Data analytics mostly comprises statistical methodologies like regression analyses, classification and clustering techniques, some standard estimation and testing procedures, etc. While most of such theories are neatly developed in the statistical literature, and easily applied for small to moderate data size, one might need to manipulate intelligently and devise some novel techniques for the unusual format of data. But, the real challenge, even for standard ready-to-use techniques, lies in the limitations of using loads of data with a  huge number of variables. One reason is the presence of ‘spurious’ or ‘nonsense’ correlations among different variables, the more variables we handle we face more and more such correlations. And unless we can identify and carefully separate out the unimportant variables, and learn to handle lots of spurious correlations, we cannot aspire to have meaningful analyses of data. However, that’s a daunting task, anyway! It’s theoretically challenging too. In addition, even in a standard regression analysis, for example, with loads of data and say, 10,000 variables, we need additional computational techniques. For example, we might need to invert a 10000×10000 matrix, which becomes intractable.

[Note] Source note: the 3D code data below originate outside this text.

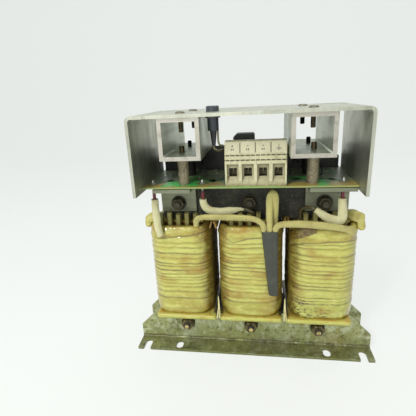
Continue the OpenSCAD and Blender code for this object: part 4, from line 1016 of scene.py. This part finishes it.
def add_gap_folds():
    """Brown ends of tape, crumpled in the top of the gaps between the coils."""
    parts = []
    for gap in (-40.0, 40.0):
        for side in (-1, 1):
            rings = []
            for i in range(9):
                y = -40.5 + 3.4 * i
                ring = []
                for k in range(10):
                    z = 163.4 + 9.0 * k / 9 * (1 - 0.25 * abs(i - 3) / 5)
                    x = gap + side * (3.0 - 2.5 * k / 9 + 0.9 * drift(y, z, gap, 5, side))
                    ring.append((x, y + 0.8 * drift(z, y, gap, 4, side + 4), z))
                back = [(x + side * 1.6, y, z) for x, y, z in reversed(ring)]
                rings.append([place(*q) for q in ring + back])
            parts.append(loft(rings))
    join_pieces("gap_folds", parts, "fold_tape")


def add_knots():
    """The taped lumps beside the outer coils: the CAD forms on a fine grid, sunk into
    the folds of crumpled tape."""
    mesh = nodes["tape_knots"].data.copy()
    shape = bpy.data.objects.new("lump_forms", mesh)
    scene.collection.objects.link(shape)
    grid = shape.modifiers.new("grid", "REMESH")
    grid.mode = "VOXEL"
    grid.voxel_size = 0.7 * MM
    soften = shape.modifiers.new("soften", "SMOOTH")
    soften.iterations = 5
    made = bpy.data.meshes.new_from_object(shape.evaluated_get(bpy.context.evaluated_depsgraph_get()))
    verts = []
    for vertex in made.vertices:
        p = vertex.co / MM
        fold = abs(noise.noise(Vector((p.x * 0.05, p.y * 0.19, p.z * 0.11))))
        crease = abs(noise.noise(Vector((p.x * 0.16 + 9, p.y * 0.3, p.z * 0.16))))
        sunk = 2.6 * max(0.0, 0.35 - fold) + 0.8 * max(0.0, 0.3 - crease)
        verts.append(vertex.co - vertex.normal * sunk * MM)
    faces = [tuple(face.vertices) for face in made.polygons]
    bpy.data.objects.remove(shape)
    bpy.data.meshes.remove(made)
    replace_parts(add_piece("taped_lumps", verts, faces, "knot_tape"), "tape_knots")


def add_paper_flaps():
    """Pale insulating paper between the coils: two legs that meet in a point."""
    parts = []
    for left, right, tip in ((-40.0, -35.3, -36.6), (37.8, 41.7, 38.9)):
        shape = [(left, 51), (left + 1.5, 51), (tip + 0.3, 65), (right - 1.3, 51), (right, 51),
                 (tip + 1.1, 69), (tip + 0.3, 82), (tip - 0.5, 80), (tip - 1.0, 66)]
        front = [place(x, -46.2 + 0.3 * math.sin(z * 0.5), z) for x, z in shape]
        parts.append(loft([front, [p + Vector((0, 0.0004, 0)) for p in front]]))
    join_pieces("paper_flaps", parts, "paper", smooth=False)


# Leads

SLEEVE_TOP = CORE_TOP - 10
ON_JOINT = WINDING_Z1 - 1.4
JOINT_X, JOINT_Y = (15.3, 21.5, 27.7), COIL_FRONT - 4.5
LEAD_TOPS = ((-102.5, -42.0), (-48.8, -42.0), (94.0, -42.0))
SLEEVE_D, STAR_D = 7.6, 6.0


def laid(x, points):
    """Route points measured from the middle, front and top of the coil at x."""
    return [(x + dx, COIL_FRONT + dy, WINDING_Z1 + dz) for dx, dy, dz in points]


def dropped(top):
    """The straight start of a sleeve under its solder joint."""
    return [(*top, SLEEVE_TOP), (*top, SLEEVE_TOP - 4)]


ROUTES = {
    "lead_left": dropped(LEAD_TOPS[0]) + laid(LIMBS[0], [
        (-22.2, 1, 21.5), (-21.4, -0.8, 13.5), (-20.2, -3.4, 5), (-19, -4.6, -1), (-17.5, -4.6, -7.5)]),
    "lead_mid": dropped(LEAD_TOPS[1]) + laid(LIMBS[1], [
        (-46.5, 2.4, 23), (-41.5, 3.7, 18.8), (-33, 5.2, 16.8), (-22, 5.8, 17.4), (-12, 7.4, 18.8),
        (-6, 9.6, 17.9)]),
    "lead_right": dropped(LEAD_TOPS[2]) + laid(LIMBS[2], [
        (14.8, 2.2, 21.5), (15.2, 2.6, 13), (13.6, 2.8, 8.2), (8, 3, 8.2), (0, 3.6, 11.2),
        (-7, 4.8, 15.8), (-11, 6.4, 18.6)]),
    "star_lead_left": laid(LIMBS[0], [
        (21.5, 4.6, 0.1), (21.5, 4.6, 3.1), (22.4, 2.6, 7.1), (25.4, 0.4, 10.9), (33, -1.4, 12.7),
        (50, -2.4, 12.9), (68, -2.6, 12.7), (84, -3, 11.5)]) + [
        (JOINT_X[0] - 2.9, JOINT_Y + 0.5, ON_JOINT + 9), (JOINT_X[0], JOINT_Y, ON_JOINT + 4),
        (JOINT_X[0], JOINT_Y, ON_JOINT)],
    "star_lead_mid": [(JOINT_X[1], JOINT_Y, ON_JOINT), (JOINT_X[1], JOINT_Y, ON_JOINT + 4)]
    + laid(LIMBS[1], [
        (21.4, -3.2, 10.5), (21.2, -0.2, 24.5), (21.8, 1.6, 34), (24.4, 2.2, 37.9), (27.2, 2.2, 34),
        (27.6, 2.6, 23.5), (27.2, 3.8, 10.5), (27, 4.6, 3.5), (27, 4.6, 0.1)]),
    "star_lead_right": [(JOINT_X[2], JOINT_Y, ON_JOINT), (JOINT_X[2], JOINT_Y, ON_JOINT + 2.6)]
    + laid(LIMBS[2], [
        (-49.4, -4.6, 4.7), (-43.4, -4.4, 6.1), (-28, -4.2, 6.3), (-5, -4.2, 4.7), (12, -4.4, 2.5),
        (21, -4.6, 0), (25, -4, -4.5)]),
}


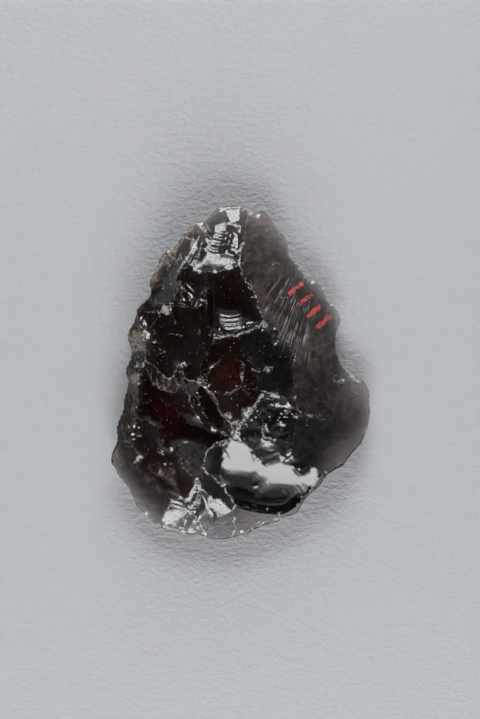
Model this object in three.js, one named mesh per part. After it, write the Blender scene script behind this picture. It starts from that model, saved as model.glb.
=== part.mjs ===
// A knapped chunk of obsidian, lying on its flatter underside.
//
// The stone is one solid. Its upper side is a net of arrises, the sharp ridges where two flake scars
// meet. Each scar is the shallow dish that hangs between its arrises. The underside rises from a flat
// resting face to the rim. Units are millimetres, +Z is up, +Y runs to the narrow end of the stone, and
// the origin is under the middle of its box, on the surface that it lies on.

import * as THREE from 'three';
import { mergeVertices } from 'three/addons/utils/BufferGeometryUtils.js';

// The driving dimensions of the stone.
const length = 66.6;
const width = 51.6;
const height = 18;

// The size that the nets below are drawn at. They are stretched to the driving dimensions.
const drawnLength = 66.6;
const drawnWidth = 51.6;
const drawnHeight = 16;

// Knots of the net that lie on the rim. The fourth number is how thick the stone is at its very edge.
const nibEast = [-7.7, 29.9, 4.6, 0.6];
const topEast = [1.4, 32.2, 3.9, 0.7];
const roughTip = [11.7, 20.4, 3.3, 0.4];
const eastPoint = [25.4, -11.2, 3.0, 0.8];
const bowlLip = [17.9, -20.0, 5.2, 1.4];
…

Then, what’s about the ocean of data? Now, with the advent of computers and the internet, and with virtually everything is confined under the system of ‘Internet of Things’, a gigantic amount of data is generated continuously. However, the ever-expanding horizon of ‘Data’ is now growing faster than ever. An IBM report of mid-2017 described that 2.5 quintillion bytes of data are created per day, and according to a Forbes article (2015), by 2020, new information of about 1.7 megabytes per second is expected to be created for every human being on the planet. Such Big Data is boon and curse at the same time. Are we really capable of leveraging them? With the present expertise, the answer is blatant ‘NO’. A computer cannot handle data of size more than its RAM at the same token, be it 4 GB or 64 GB. Thus, we need to devise statistical techniques to accommodate this huge data, in a stage by stage way– exactly how the additional technique of ‘carrying’ and writing line by line could be deployed for multiplication of two big numbers, on top of the a-priority knowledge of multiplication of two single-digit numbers. And only the top statisticians collaborating with excellent computational experts might produce such techniques, that too in a case by case way.

The quest for understanding the whole elephant would continue.